Ce ravalement de l'Espagne à son rang moyen fait croire à l'opposition conservatrice du Parti populaire (PP) que toute difficulté dans la ratification de la Constitution européenne -un processus exposé à des incertitudes, notamment la britannique, et qui s'étalera sur plusieurs années- favoriserait les intérêts espagnols puisque le Traité de Nice restera d'application jusqu'à cette ratification.

Le numéro deux du PP, l'ex-ministre de l'Intérieur Angel Acebes, affirme que la Constitution approuvée à Bruxelles éjecte l'Espagne du groupe des grands pays de l'Union européenne. Il accuse le gouvernement socialiste d'avoir renoncé au pouvoir de décision du Traité de Nice "en échange de rien" et il réaffirme la nécessité d'un référendum.

Côté communiste, l'eurodéputé Willy Meyer, tête de liste d'Izquierda Unida (Gauche unie) aux élections européennes du 13 juin, estime que le texte de la Constitution "n'est pas celui dont l'Europe a besoin", car il permettrait une politique d'emplois précaires, une politique agricole dévastatrice pour les régions méditerranéennes et une politique extérieure et de défense encore soumise aux Etats-Unis. Izquierda Unida exige aussi un référendum.

Quant aux nationalistes et indépendantistes basques, catalans et galiciens, ils n'apprécient guère que la Constitution consacre "l'Europe des Etats en ignorant l'Europe des peuples". Ils reprochent en outre au socialiste José Luis Rodriguez Zapatero un manque "d'efficacité et de diligence" qui aurait empêché la reconnaissance officielle comme langues de l'UE du basque, du catalan et du galicien.
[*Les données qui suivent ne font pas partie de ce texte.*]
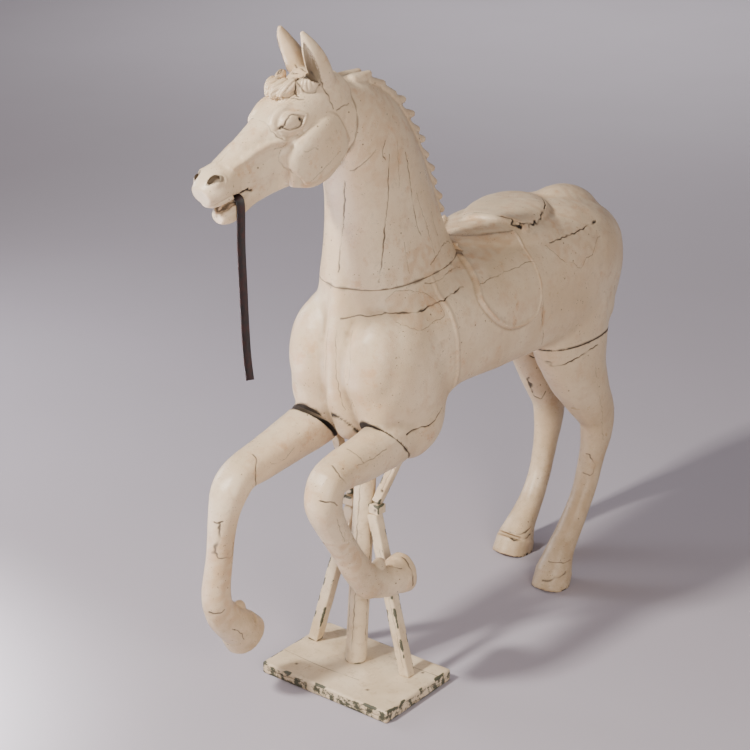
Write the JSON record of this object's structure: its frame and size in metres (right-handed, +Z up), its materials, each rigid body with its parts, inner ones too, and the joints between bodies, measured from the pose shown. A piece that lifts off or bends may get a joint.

Les nationalistes considèrent "insuffisante" la décision de traduire officiellement dans leur langue la Constitution européenne.

Au lendemain de l'accord de Bruxelles, les titres de la presse madrilène reflétaient eux aussi la division des opinions. "Zapatero affirme que l'Espagne gagne une grande capacité d'influence" soulignait le quotidien pro-socialiste El Pais. "Zapatero obtient un partage de pouvoir acceptable dans la Constitution européenne" tempérait le centriste El Mundo. "Satisfaction du gouvernement après un pacte qui consacre le pouvoir allemand" sanctionnait le conservateur ABC.